The other night Amanda and I held our last English class with our group of Sudanese and Iraqi refugees. They had their final exam and then Amanda and I brought stuff to make ice cream sundaes and we had a celebration. As we called them up to help themselves they said that they had something for us - "We don't have anything to offer you that can compare with what you've given us but we want to give you something." They presented us each with a watch - nothing designer or expensive but they all pooled what little money they have to buy them for us. Tears immediately filled my eyes and I was at a loss for words. What do you tell people who have looked death in the face, have had their entire families murdered or lost in the swell of persons fleeing from war. Two of our students (now when I say students they are all between 18 and 55) were in the military under Saddam Hussain - they want to go back to Iraq but they can't, they can't be resettled in the States because they were in the Iraqi military - what hope do they have then? What do you say to a woman who has been raped by gangs of rebels or members of government or the army? What words can you give them that will somehow make things better, that will make you feel better, that will make everyone "understand". I faced many of these questions while living in the refugee camp in Ghana and all you can do is really make yousellf "numb" to what you're hearing because I don't know what its like to have been raped, I don't know what its like to be tied down and brutally raped and beaten by numerous men, I don't know what its like to watch someone massacred in front of me, to run for my life, to leave everything behind. I've experience loss but nothing like these people. I can't even think about something happening to any of my family members without feeling sick to my stomach much less experiencing this loss all in one swoop. You have to become numb as some point so that you aren't consumed with anger, guilt, sorrow and such extreme sadness. That is why in the classroom they aren't refugees - they're just "normal" people like you and me who want to learn a second language. They leave their stories, they're sadness, they're loss and fears at the door. In the classroom that's all they are...Students.


It has been a difficult semester with the Egyptian government forcing the schools closed twice for extensive periods of time because of H1N1 fears. A 4 month semester was completed in 7 weeks. I took 3 courses (full-time for grad students), took intensive Arabic courses, got a tutoring job, became the Academic Director for STAR and also taught my own class with my friend Amanda. I've met amazing people (both expats and Egyptians) who have all become my family here. I've made Cairo my home and it really does feel that way. I'm here for a reason and I really do believe that. I'm here because something is telling me that I'm supposed to be here and that this is my "calling" in life because as difficult as it can be to be here (emotionally, frustrating, make you wanna yell out loud and hit something) at times, I absolutely love it and wouldn't change this experience for anything. Every day is definitely an adventure and there is never a lack of excitement in Cairo - that's for sure.

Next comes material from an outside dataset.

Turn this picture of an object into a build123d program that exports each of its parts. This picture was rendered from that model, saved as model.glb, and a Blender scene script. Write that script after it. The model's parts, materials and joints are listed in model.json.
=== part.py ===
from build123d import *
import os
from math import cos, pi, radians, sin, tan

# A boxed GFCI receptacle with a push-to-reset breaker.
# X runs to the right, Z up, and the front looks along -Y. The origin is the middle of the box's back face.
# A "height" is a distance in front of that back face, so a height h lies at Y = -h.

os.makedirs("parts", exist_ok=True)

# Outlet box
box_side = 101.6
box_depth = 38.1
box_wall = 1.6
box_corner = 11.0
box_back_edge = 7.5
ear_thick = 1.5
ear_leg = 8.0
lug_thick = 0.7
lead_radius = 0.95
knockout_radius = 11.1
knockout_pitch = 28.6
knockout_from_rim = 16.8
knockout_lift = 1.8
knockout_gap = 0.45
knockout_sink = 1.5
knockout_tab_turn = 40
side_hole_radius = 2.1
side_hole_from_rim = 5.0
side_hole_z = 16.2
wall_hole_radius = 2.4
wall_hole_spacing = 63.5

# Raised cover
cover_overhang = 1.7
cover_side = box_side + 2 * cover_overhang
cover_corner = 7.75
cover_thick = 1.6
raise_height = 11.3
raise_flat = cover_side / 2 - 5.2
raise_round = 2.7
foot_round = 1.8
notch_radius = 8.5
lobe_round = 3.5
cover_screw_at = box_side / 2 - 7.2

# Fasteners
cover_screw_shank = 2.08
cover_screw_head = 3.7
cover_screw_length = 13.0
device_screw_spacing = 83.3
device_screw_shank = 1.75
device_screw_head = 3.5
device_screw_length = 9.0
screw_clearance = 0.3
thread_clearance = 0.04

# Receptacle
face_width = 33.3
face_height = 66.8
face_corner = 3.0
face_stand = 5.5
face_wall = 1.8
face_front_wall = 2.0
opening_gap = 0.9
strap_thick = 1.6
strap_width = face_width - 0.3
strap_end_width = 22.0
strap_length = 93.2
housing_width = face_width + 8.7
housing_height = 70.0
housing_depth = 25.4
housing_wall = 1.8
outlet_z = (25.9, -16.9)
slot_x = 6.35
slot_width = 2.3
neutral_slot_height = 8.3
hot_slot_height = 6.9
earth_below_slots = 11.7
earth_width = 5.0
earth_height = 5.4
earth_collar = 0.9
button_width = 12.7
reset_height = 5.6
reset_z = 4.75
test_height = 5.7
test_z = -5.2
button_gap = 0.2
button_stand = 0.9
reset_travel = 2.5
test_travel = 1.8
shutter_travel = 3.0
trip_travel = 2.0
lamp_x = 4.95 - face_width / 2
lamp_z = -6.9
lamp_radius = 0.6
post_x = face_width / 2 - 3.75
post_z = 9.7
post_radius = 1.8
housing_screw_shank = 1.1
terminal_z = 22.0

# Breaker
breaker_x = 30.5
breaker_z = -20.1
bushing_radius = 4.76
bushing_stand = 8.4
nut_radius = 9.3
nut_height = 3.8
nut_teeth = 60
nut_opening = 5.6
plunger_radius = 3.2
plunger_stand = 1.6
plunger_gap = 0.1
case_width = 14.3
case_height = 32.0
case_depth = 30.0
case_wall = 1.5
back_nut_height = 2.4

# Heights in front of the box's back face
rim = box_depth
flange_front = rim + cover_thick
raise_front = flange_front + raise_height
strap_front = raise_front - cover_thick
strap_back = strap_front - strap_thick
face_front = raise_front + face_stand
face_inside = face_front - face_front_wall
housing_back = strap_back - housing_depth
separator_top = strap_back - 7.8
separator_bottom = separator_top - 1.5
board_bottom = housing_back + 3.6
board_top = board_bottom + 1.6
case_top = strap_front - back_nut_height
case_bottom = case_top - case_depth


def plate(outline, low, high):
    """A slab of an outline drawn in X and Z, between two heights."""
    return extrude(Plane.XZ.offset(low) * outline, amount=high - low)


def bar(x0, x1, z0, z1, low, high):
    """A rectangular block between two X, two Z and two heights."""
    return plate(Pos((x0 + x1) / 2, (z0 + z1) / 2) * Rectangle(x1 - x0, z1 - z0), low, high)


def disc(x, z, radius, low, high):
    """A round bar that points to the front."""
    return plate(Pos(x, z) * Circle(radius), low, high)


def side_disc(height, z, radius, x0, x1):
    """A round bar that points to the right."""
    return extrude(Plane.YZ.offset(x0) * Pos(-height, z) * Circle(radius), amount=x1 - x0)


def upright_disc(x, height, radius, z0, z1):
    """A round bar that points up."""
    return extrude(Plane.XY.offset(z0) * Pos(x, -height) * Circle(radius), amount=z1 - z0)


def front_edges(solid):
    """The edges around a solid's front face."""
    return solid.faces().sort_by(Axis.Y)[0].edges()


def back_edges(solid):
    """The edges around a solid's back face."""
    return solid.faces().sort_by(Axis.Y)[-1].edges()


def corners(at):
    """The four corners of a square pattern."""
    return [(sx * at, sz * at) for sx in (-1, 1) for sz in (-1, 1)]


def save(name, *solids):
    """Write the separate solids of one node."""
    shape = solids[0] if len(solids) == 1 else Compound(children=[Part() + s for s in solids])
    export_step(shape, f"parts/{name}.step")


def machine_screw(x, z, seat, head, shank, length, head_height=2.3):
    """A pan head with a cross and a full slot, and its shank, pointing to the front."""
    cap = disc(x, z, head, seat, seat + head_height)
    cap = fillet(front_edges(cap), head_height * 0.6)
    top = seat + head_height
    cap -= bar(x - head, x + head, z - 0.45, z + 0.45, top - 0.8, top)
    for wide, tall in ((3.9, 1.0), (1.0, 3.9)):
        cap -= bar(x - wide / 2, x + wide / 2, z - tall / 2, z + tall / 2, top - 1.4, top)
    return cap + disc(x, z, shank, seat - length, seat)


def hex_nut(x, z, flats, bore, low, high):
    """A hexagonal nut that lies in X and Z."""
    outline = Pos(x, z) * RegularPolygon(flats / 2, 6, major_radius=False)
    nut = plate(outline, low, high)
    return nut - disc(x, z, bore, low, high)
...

There are always the emotional ups and downs of living abroad, especially in a culture such as this which can be extremely difficult for a foreign woman but I'm surrounded by amazing people and I'm really loving what I'm doing over here.

Justin was just here for 2 weeks and I couldn't have been happier - though I couldn't have been any more upset to see him go either. It was so nice to have someone from "home" here - someone who knows my family, Vermont but who also understands what I"m doing here since he was with me in the refugee camp. He's promised to come back in September so I'm keeping him to it. Beth arrives next Monday for 10 days (we were in Chile together) so it will be soo nice to see her and show her "my home" - especially since its the holiday season and its my 3rd Christmas away from home (I WILL DEF be home next year as 3 years is too long for the holidays). I have 7 weeks off before the next semester begins so I'll be continuing with my Arabic classes, tutoring and have plans to go to Tunisia for a few days before the semester begins. Also, my cousin Ryan and his girlfriend are coming at the end of January so again, so excited to show friends and family from home my new "home" here in Egypt. My friend Maria from college is coming in May for about a month so again it's soo nice to have so many visitors to look forward to. So far no complaints yet (though I guess you'll have to talk to Justin or Ashley directly to get the "truth" about that)!

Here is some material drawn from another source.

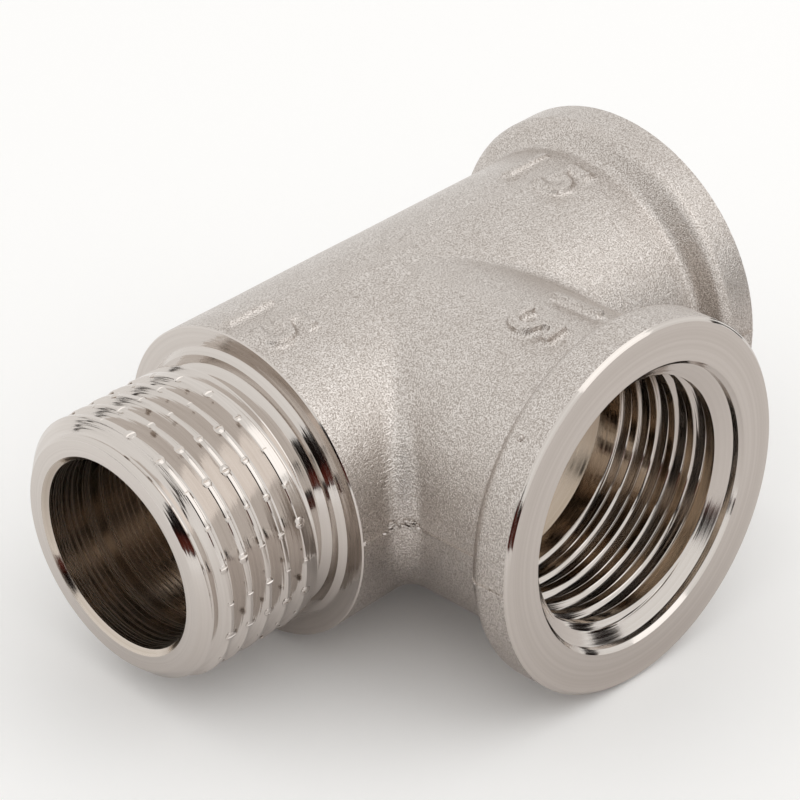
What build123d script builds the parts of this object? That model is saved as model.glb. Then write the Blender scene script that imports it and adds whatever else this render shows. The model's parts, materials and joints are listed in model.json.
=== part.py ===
from build123d import *
import math
import os

# Half-inch parallel pipe thread: outer diameter, depth of the groove and the drilled core of a socket
thread_d = 20.955
thread_depth = 1.162
socket_core_d = 19.54

# Reach of each end face from the point where the two axes cross
male_reach = 29.2
run_reach = 25.3
branch_reach = 24.7

# Cast tubes
run_tube_d = 25.1
branch_tube_d = 24.7
crotch_fillet = 2.0

# Cast bead round the mouth of each socket
bead_d = 29.2
bead_width = 3.4
bead_slope = 1.1
bead_root_fillet = 0.8
bead_crown_chamfer = 0.4
bead_face_chamfer = 0.3

# Turned male end
spigot_length = 12.7
lead_margin = 0.15
relief_width = 2.4
relief_flank_angle = 60
dish_d = 19.8
dish_rise = 0.4
shoulder_ring_d = 21.9
shoulder_chamfer = 0.12

# Drilled waterway and the edge at its open end
waterway_d = 15.0
waterway_chamfer = 0.4

# Machined sockets
socket_depth = 12.7
mouth_clearance = 0.56
mouth_depth = 0.8
mouth_chamfer = 0.3
countersink_angle = 120
drill_point_angle = 118

# Sizes that follow from those above
thread_r = thread_d / 2
thread_root_r = thread_r - thread_depth
lead_chamfer = thread_depth + lead_margin
dish_r = dish_d / 2
bead_r = bead_d / 2
waterway_r = waterway_d / 2
core_r = socket_core_d / 2
mouth_r = thread_r + mouth_clearance


def slope_length(height, angle):
    # Length along the axis of a slope that rises by height at angle degrees from the axis
    return height / math.tan(math.radians(angle))


def turned(points, rounds=(), chamfers=()):
    # Solid turned about X from an outline of (along, radius) points, with some corners rounded or chamfered
    outline = make_face(Polyline(*points, close=True))
    for corner, radius in rounds:
        outline = fillet(outline.vertices().sort_by_distance(corner)[0], radius)
    for corner, length in chamfers:
        outline = chamfer(outline.vertices().sort_by_distance(corner)[0], length)
    return revolve(outline, Axis.X)


def bead_corners(tube_r, reach):
    # Root and crown of the sloped back of a bead, and its rim at the end face
    crown_start = reach - bead_width
    return (crown_start - bead_slope, tube_r), (crown_start, bead_r), (reach, bead_r)


def run_blank():
    # Straight run: turned male end, relief groove, dished shoulder, cast tube and bead
    tube_r = run_tube_d / 2
    tip = -male_reach
    shoulder = tip + spigot_length
    thread_end = shoulder - relief_width
    relief_start = thread_end + slope_length(thread_depth, relief_flank_angle)
    dish_start = shoulder - dish_rise
    lead = (tip, thread_r)
    shoulder_rim = (shoulder, tube_r)
    root, crown, rim = bead_corners(tube_r, run_reach)
    points = [
        (tip, 0),
        lead,
        (thread_end, thread_r),
        (relief_start, thread_root_r),
        (dish_start - (dish_r - thread_root_r), thread_root_r),
        (dish_start, dish_r),
        (shoulder, shoulder_ring_d / 2),
        shoulder_rim,
        root,
        crown,
        rim,
        (run_reach, 0),
    ]
    rounds = [(root, bead_root_fillet)]
    chamfers = [
        (lead, lead_chamfer),
        (shoulder_rim, shoulder_chamfer),
        (crown, bead_crown_chamfer),
        (rim, bead_face_chamfer),
    ]
    return turned(points, rounds, chamfers)


def branch_blank():
    # Branch: cast tube and bead, from the crossing of the axes to its face
    tube_r = branch_tube_d / 2
    root, crown, rim = bead_corners(tube_r, branch_reach)
    points = [(0, 0), (0, tube_r), root, crown, rim, (branch_reach, 0)]
    rounds = [(root, bead_root_fillet)]
    chamfers = [(crown, bead_crown_chamfer), (rim, bead_face_chamfer)]
    return turned(points, rounds, chamfers)


def socket_cutter(reach):
    # Drilled and countersunk socket, with the waterway behind it as far as the crossing of the axes
    bottom = reach - socket_depth
    mouth_bottom = reach - mouth_depth
    points = [
        (0, 0),
        (0, waterway_r),
        (bottom - slope_length(core_r - waterway_r, drill_point_angle / 2), waterway_r),
        (bottom, core_r),
        (mouth_bottom - slope_length(mouth_r - core_r, countersink_angle / 2), core_r),
        (mouth_bottom, mouth_r),
        (reach - mouth_chamfer, mouth_r),
        (reach, mouth_r + mouth_chamfer),
        (reach, 0),
    ]
    return turned(points)


def male_bore_cutter():
    # Waterway through the male end, with the chamfer at its mouth
    tip = -male_reach
    points = [
        (0, 0),
        (0, waterway_r),
        (tip + waterway_chamfer, waterway_r),
        (tip, waterway_r + waterway_chamfer),
        (tip, 0),
    ]
    return turned(points)


# The branch is made along +X and then turned to point along -Y
to_branch = Rot(0, 0, -90)

# Casting, with the seam of the two tubes filled round; every other edge of it is a line or a circle
casting = run_blank() + to_branch * branch_blank()
seam = [edge for edge in casting.edges() if edge.geom_type not in (GeomType.LINE, GeomType.CIRCLE)]
casting = fillet(seam, crotch_fillet)

tee_body = casting - male_bore_cutter() - socket_cutter(run_reach) - to_branch * socket_cutter(branch_reach)

os.makedirs("parts", exist_ok=True)
export_step(tee_body, "parts/tee_body.step")
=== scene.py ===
import json
import math

import bmesh
import bpy
from mathutils import Matrix, Vector, noise
from random import Random


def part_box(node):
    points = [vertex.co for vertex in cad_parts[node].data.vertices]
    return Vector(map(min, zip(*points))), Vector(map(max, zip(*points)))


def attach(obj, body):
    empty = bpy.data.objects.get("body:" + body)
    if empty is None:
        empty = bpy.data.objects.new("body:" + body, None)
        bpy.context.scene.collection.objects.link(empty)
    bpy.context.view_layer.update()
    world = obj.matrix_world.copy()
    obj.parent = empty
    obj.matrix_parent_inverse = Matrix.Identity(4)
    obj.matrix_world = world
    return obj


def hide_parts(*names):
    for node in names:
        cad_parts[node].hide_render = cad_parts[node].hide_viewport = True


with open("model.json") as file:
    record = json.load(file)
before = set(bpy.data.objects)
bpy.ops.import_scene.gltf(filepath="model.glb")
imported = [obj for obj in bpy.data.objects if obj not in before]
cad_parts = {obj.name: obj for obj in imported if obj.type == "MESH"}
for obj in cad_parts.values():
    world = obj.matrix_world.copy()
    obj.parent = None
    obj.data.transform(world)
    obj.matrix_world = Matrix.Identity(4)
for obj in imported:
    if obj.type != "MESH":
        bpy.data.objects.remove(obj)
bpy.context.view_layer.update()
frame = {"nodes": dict(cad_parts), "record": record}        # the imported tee, its bodies and its record
print("stage: frame loaded")

mm = 0.001               # shapes are made in millimetres and turned to metres at the end
fullTurn = 2 * math.pi

# Sizes that the frame already holds
lowCorner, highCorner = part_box("tee_body")
mounts = {mount["name"]: mount for mount in frame["record"]["mounts"]}
maleTip = lowCorner.x / mm
runReach = highCorner.x / mm
branchReach = -lowCorner.y / mm
beadRadius = highCorner.z / mm
shoulder = mounts["male_shoulder"]["pos_m"][0] / mm
threadRadius = mounts["male_thread"]["dims"]["r_mm"]
coreRadius = mounts["run_socket"]["dims"]["r_mm"]
waterwayRadius = mounts["waterway"]["dims"]["r_mm"]

toBranch = Matrix.Rotation(math.radians(-90), 4, "Z")    # turns a shape on the run axis onto the branch axis
finishes = {"cast": 0, "turned": 1, "turnedBranch": 2, "bored": 3, "boredBranch": 4}


# Tools that several shapes share

def spunSolid(outline, finish="cast", steps=160):
    # An outline of (along the axis, radius) points, spun about the X axis into a closed solid
    bm = bmesh.new()
    corners = [bm.verts.new((along, radius, 0)) for along, radius in outline]
    for first, second in zip(corners, corners[1:]):
        bm.edges.new((first, second))
    bmesh.ops.spin(bm, geom=bm.verts[:] + bm.edges[:], cent=(0, 0, 0), axis=(1, 0, 0),
                   angle=fullTurn, steps=steps, use_merge=True)
    bmesh.ops.remove_doubles(bm, verts=bm.verts, dist=0.0001)
    bmesh.ops.recalc_face_normals(bm, faces=bm.faces)
    for face in bm.faces:
        face.material_index = finishes[finish]
    return bm


def roundRing(bm, along, radius, width, segments=3):
    # Rounds the ring of edges that a corner of the outline has left
    def onRing(vert):
        return abs(vert.co.x - along) < 0.001 and abs(math.hypot(vert.co.y, vert.co.z) - radius) < 0.001
    ring = [edge for edge in bm.edges if all(onRing(vert) for vert in edge.verts)]
    bmesh.ops.bevel(bm, geom=ring, offset=width, offset_type="OFFSET", segments=segments,
                    profile=0.5, affect="EDGES", material=-1)


def helicalRib(profile, start, turns, pitch, finish, stepsPerTurn=160):
    # A closed section of (along, radius) points, screwed along the X axis
    bm = bmesh.new()
    section = bm.faces.new([bm.verts.new((start + along, radius, 0)) for along, radius in profile])
    bmesh.ops.spin(bm, geom=[section], cent=(0, 0, 0), axis=(1, 0, 0), dvec=(pitch / stepsPerTurn, 0, 0),
                   angle=fullTurn * turns, steps=round(turns * stepsPerTurn), use_duplicate=False)
    bmesh.ops.recalc_face_normals(bm, faces=bm.faces)
    for face in bm.faces:
        face.material_index = finishes[finish]
    return bm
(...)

I'm definitely having my share of fun as well - don't think its all hard work and no fun. 😊 The two local bars that all the students and young people go to are on my street so it's definitely not a repeat of last year in Doha where fun was hard to come by. There are lots of great restaurants and clubs all around the city. Some friends and I went to see Beyonce in concert last month - her first trip to Egypt - we needed a break from Cairo - and we had a blast. When Justin was here we went camping in the desert which was amazing - soo nice to have fresh air and to see stars again (haven't seen them in 4 months!). The pollution here is horrendous and the "experts" say living here is like smoking a pack of cigarettes a day - oh great!

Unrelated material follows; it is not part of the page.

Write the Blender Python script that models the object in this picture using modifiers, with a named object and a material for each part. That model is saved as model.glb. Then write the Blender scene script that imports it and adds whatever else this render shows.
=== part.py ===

Its still a little early to tell but I did have plans to come home next summer but as it looks I don't think I'll be home again til next December. Maria is coming for a bit and I have the opportunity to work with refugees here in Cairo as part of an internship that would be amazing. I'm also thinking of taking a summer class since I'm a dual degree student I would like to get some credits out of the way so that my thesis semester I can actually go "abroad" (as in out of Egypt) to write my thesis. I'm thinking about going back to West Africa to write on post-conflict countries (specifically Liberia and Sierra Leone) but we'll see. It may seem to early to think about it but our first night of graduate orientation the International Human Rights Law Chair said "as of this minute you should all be thinking about your thesis" - not overwhelming or anything!!?!??!?! So hopefully as my friends have already jumped on the bandwagon to come and visit the rest of my friends and family will do the same (hhh hmmm, mom & dad especially!!!)

Here are some links to pictures - just so much faster than trying to upload them on here. I've still got lots to upload since Justin's visit so expect some more soon. - Egypt - you know you're all interested in seeing the Diva herself - haha - Beyonce photos

I hope you all had a wonderful Thanksgiving and wish you all the best wishes for a Merry Christmas and wonderful New Year. Maybe you should all make the new year's resolution "to travel more" and come for a visit!